Deep Dive 2: Handling Spider Traps and Adversarial Pages
Spider traps — infinite URL spaces:
1. Calendar trap:
/calendar/2026/02/23 → links to /calendar/2026/02/24 → ... infinitely
Detection: URL path depth limit (e.g., max 15 segments)
2. Session ID trap:
/page?session=abc → contains link to /page?session=def → ... infinite unique URLs
Detection: URL normalization strips session-like parameters
Heuristic: if a parameter value changes but content hash is identical → parameter is cosmetic
3. Soft 404s:
/nonexistent-page returns 200 OK with "Page not found" content
Detection: content similarity to known 404 pages of the domain
4. Adversarial content:
Page generates random links to keep crawler busy
Detection: anomaly detection per domain — if one domain generates 100x more unique URLs than
similar-sized domains, flag and throttle
5. Redirect loops:
A → B → C → A
Detection: max redirect depth (e.g., 10 hops)
Defenses:
Per-domain limits:
- Max URLs per domain in frontier: 100,000
- Max crawl depth from seed: 15 hops
- Max URL length: 2048 characters
- Max page size: 10MB (truncate after)
Per-page limits:
- Max links extracted per page: 500
- Max redirect hops: 10
- Fetch timeout: 30 seconds
- Connection timeout: 10 seconds
Adaptive throttling:
- If a domain's error rate > 50% over last 100 requests → pause for 1 hour
- If a domain generates > 10,000 URLs/hour from a single page → flag as trap, stop crawling that subtree
- Manual blocklist for known adversarial domains
Deep Dive 3: Crawl Prioritization and Freshness
The problem: 50 billion discoverable URLs, but we can only crawl 1 billion/day. How do we decide what to crawl first, and how often to re-crawl?
Priority scoring model:
priority(url) = w1 * page_importance + w2 * freshness_need + w3 * discovery_signal
1. Page Importance (static, updated periodically):
- PageRank or simplified version (domain authority)
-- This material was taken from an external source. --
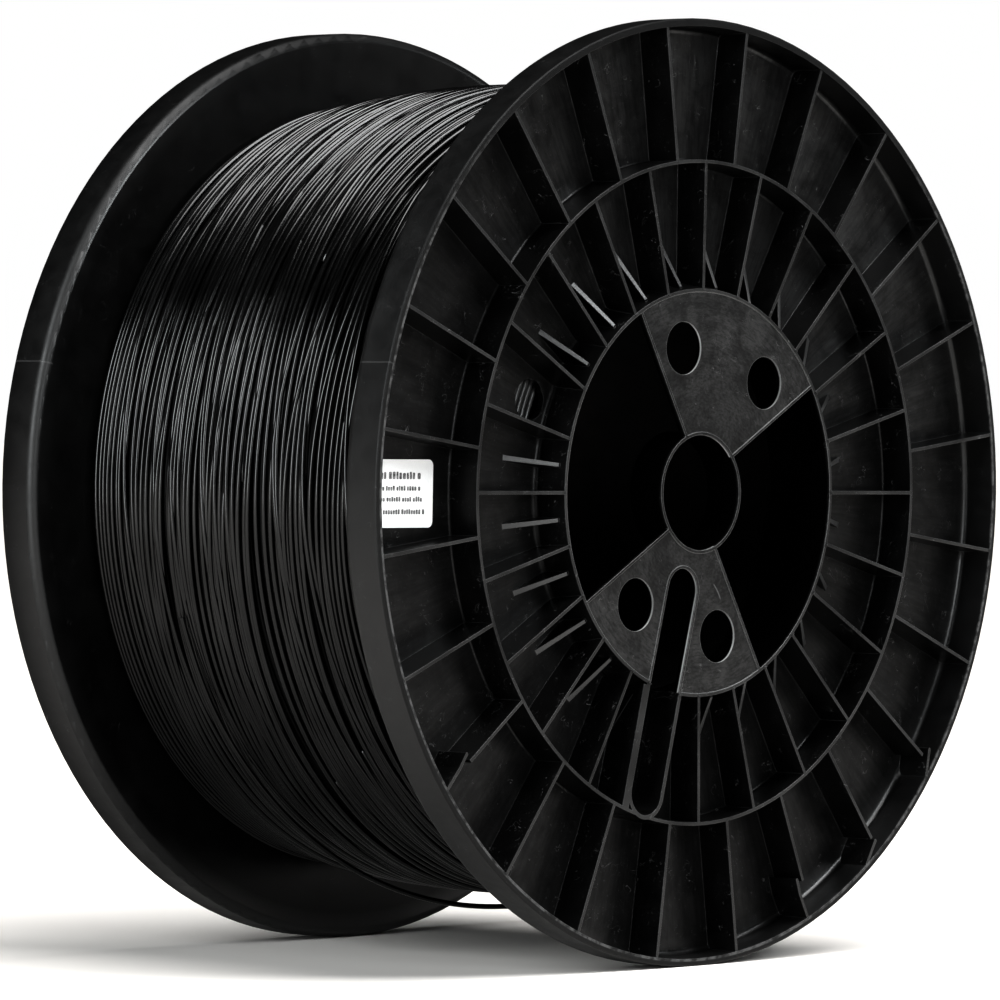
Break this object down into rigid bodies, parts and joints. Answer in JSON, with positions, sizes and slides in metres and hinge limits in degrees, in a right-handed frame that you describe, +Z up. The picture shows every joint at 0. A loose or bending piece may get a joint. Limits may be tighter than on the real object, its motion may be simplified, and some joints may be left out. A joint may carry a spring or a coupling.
{
  "type": "filament spool",
  "caption": "Large wound filament spool: two ribbed moulded flanges with an open hub and spindle bore, on a core tube wound with round filament.",
  "frame": {"origin": "centre of the spool, on its axis, midway between the outer faces of the two rims", "axes": "+Y along the spool's axis, from the open front flange with the label towards the rear flange; +Z up when the spool stands on its rims; +X to the right, seen from the front flange"},
  "size_m": [0.3, 0.164, 0.3],
  "materials": {
    "flange_plastic": "satin moulded black",
    "barrel_plastic": "satin moulded black",
    "filament": "glossy extruded black",
    "label_paper": "matt white paper"
  },
  "bodies": {
    "root": {"front_flange": "flange_plastic", "rear_flange": "flange_plastic", "barrel": "barrel_plastic", "filament_winding": "filament", "filament_tail": "filament", "product_label": "label_paper"}
  },
  "joints": []
}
- URL depth (shallower = more important: /about > /blog/2020/old-post)
- Domain priority tier (news sites > personal blogs)
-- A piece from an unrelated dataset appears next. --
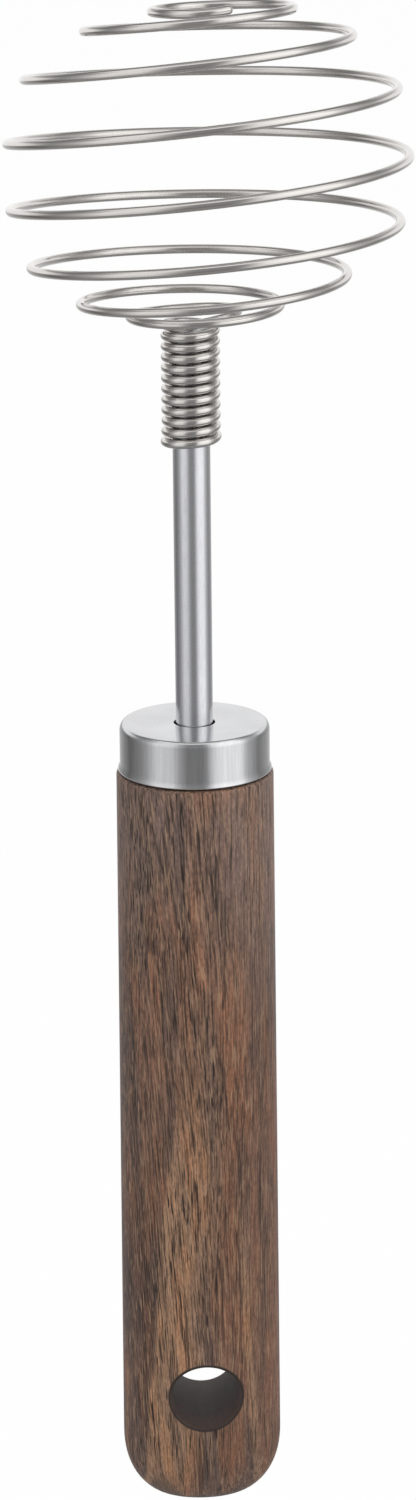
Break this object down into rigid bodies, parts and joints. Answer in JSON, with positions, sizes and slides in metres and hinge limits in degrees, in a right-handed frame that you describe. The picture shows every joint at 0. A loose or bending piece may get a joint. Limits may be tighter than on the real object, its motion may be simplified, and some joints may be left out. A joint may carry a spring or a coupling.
{
  "type": "spiral whisk",
  "caption": "Spiral kitchen whisk: a wooden handle with a hanging hole and a steel cap carries a rod, and a spring wire grips the rod and opens into a round coiled cage.",
  "frame": {"origin": "centre of the small flat at the butt end of the handle", "axes": "+Z along the handle and rod from the butt to the wire head, +Y along the hanging hole from front to back, +X to the right seen from the front"},
  "size_m": [0.0642, 0.064, 0.2529],
  "materials": {
    "wood": "dark brown hardwood, smooth and lightly oiled, with long fine pores",
    "cap_steel": "satin drawn stainless steel",
    "rod_steel": "satin drawn stainless steel bar",
    "wire_steel": "bright drawn stainless spring wire"
  },
  "bodies": {
    "shaft": {"handle": "wood", "cap": "cap_steel", "rod": "rod_steel", "wire_grip_coil": "wire_steel", "wire_cage": "wire_steel"},
    "head": {"wire_crown": "wire_steel"}
  },
  "joints": [
    {"name": "head_press", "type": "slide", "parent": "shaft", "child": "head", "axis": [0, 0, -1], "range_m": [0, 0.02], "stiffness_N_per_m": 60, "deforming": ["wire_cage"]}
  ]
}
2. Freshness Need (dynamic, per-page):
- Estimated change frequency based on past crawls:
If page changed in 3 of last 5 crawls → high change rate → re-crawl sooner
- Content type: news homepage → re-crawl every 15 minutes; static about page → re-crawl weekly
- Adaptive re-crawl interval:
new_interval = old_interval * 2 (if unchanged)
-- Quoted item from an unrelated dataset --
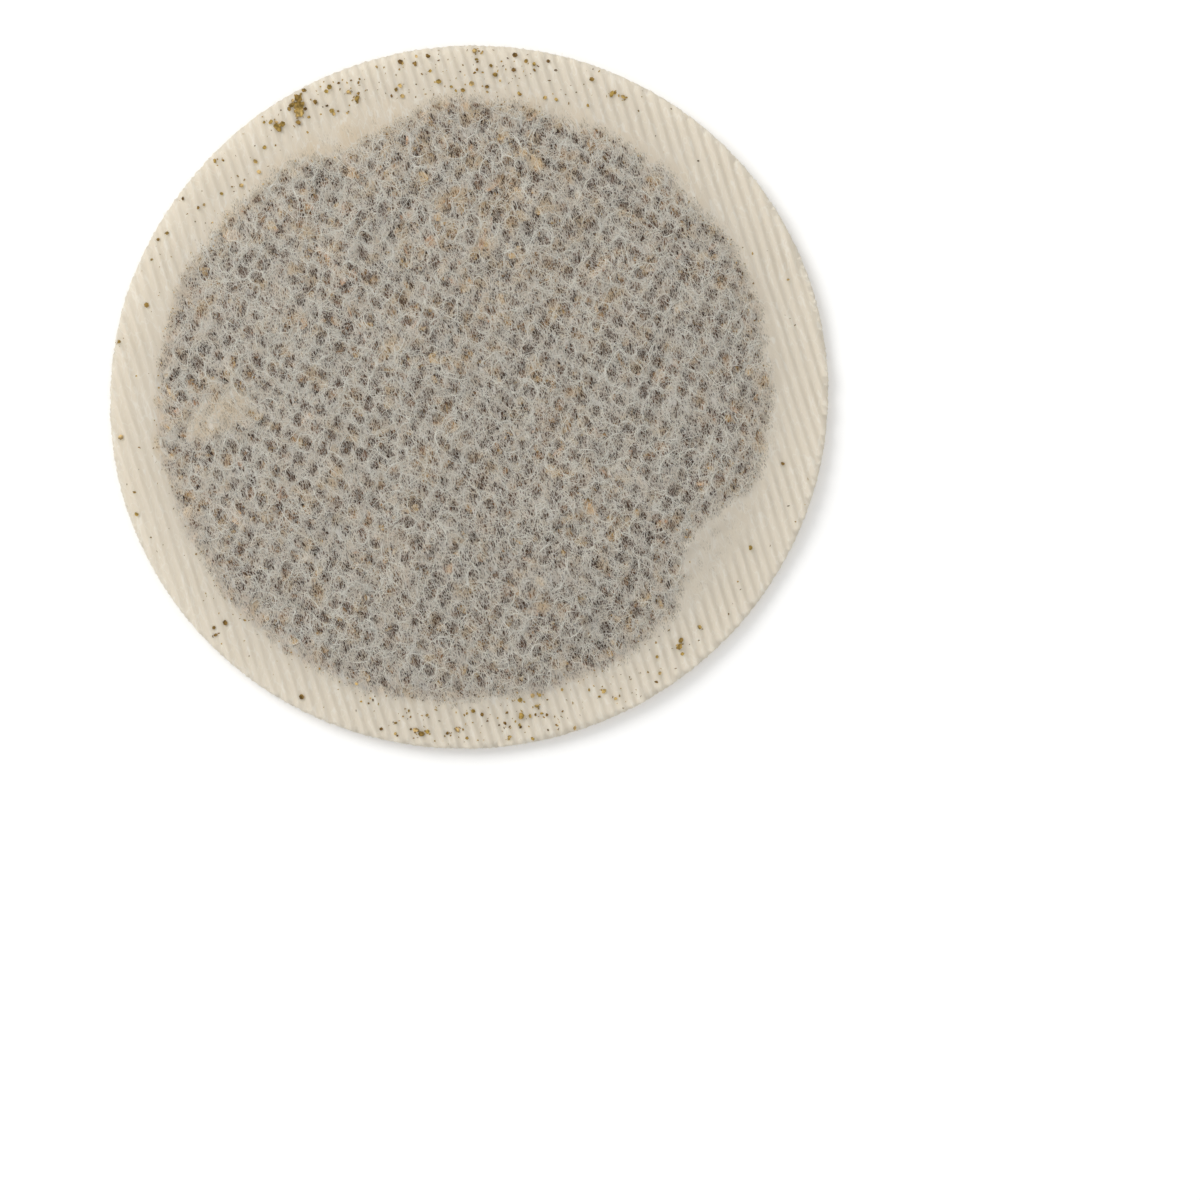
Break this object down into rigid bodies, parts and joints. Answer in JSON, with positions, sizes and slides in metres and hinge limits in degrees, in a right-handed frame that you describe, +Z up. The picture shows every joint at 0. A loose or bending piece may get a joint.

new_interval = old_interval / 2 (if changed)
Clamped to [15 minutes, 30 days]
3. Discovery Signal:
- New URL never crawled → boost priority
- URL discovered from multiple sources → likely important
- URL from sitemap.xml → explicitly requested by site owner
Implementation:
Priority score computed when URL enters frontier:
- New URLs: high base priority (discovery bonus)
- Re-crawl URLs: priority based on estimated change rate * importance
Frontier maintains separate queues for:
1. Never-crawled URLs (exploration)
2. Re-crawl URLs (freshness maintenance)
Budget allocation: 70% re-crawl (keep index fresh), 30% exploration (discover new content)
Starvation prevention:
- Every domain gets at least 1 crawl per day regardless of priority
- Low-priority URLs age-out: priority increases linearly with time since last crawl
- After 30 days with no crawl, any URL reaches maximum priority
7. Extensions (2 min)
- Incremental/delta crawling: Instead of re-downloading the entire page, use HTTP conditional requests (If-Modified-Since, ETag). If the server supports it, we get a 304 Not Modified → skip download, saving ~90% of re-crawl bandwidth.
- JavaScript rendering: Many modern pages require JS execution to render content. Add a headless browser farm (Puppeteer/Playwright) as a second-pass crawler for JS-heavy domains. First pass: raw HTML. Second pass (selective): rendered DOM. Trade-off: 10x slower, 50x more CPU.
- Distributed crawler coordination: For multi-datacenter deployment, assign domain ranges to specific datacenters to avoid duplicate crawling. Use consistent hashing on domain to assign “ownership.” Crawler in US handles .com/.org, crawler in EU handles .de/.fr, etc.
- Link graph extraction: In addition to storing page content, extract and store the link graph (source URL → destination URL). This feeds PageRank computation, spam detection, and web structure analysis. Store as an edge list in a graph database or adjacency list in HDFS.
- Compliance and legal: Respect noindex/nofollow meta tags. Honor opt-out requests (GDPR right to be forgotten). Maintain a domain blocklist for DMCA/legal takedowns. Log all crawl activity for audit trails.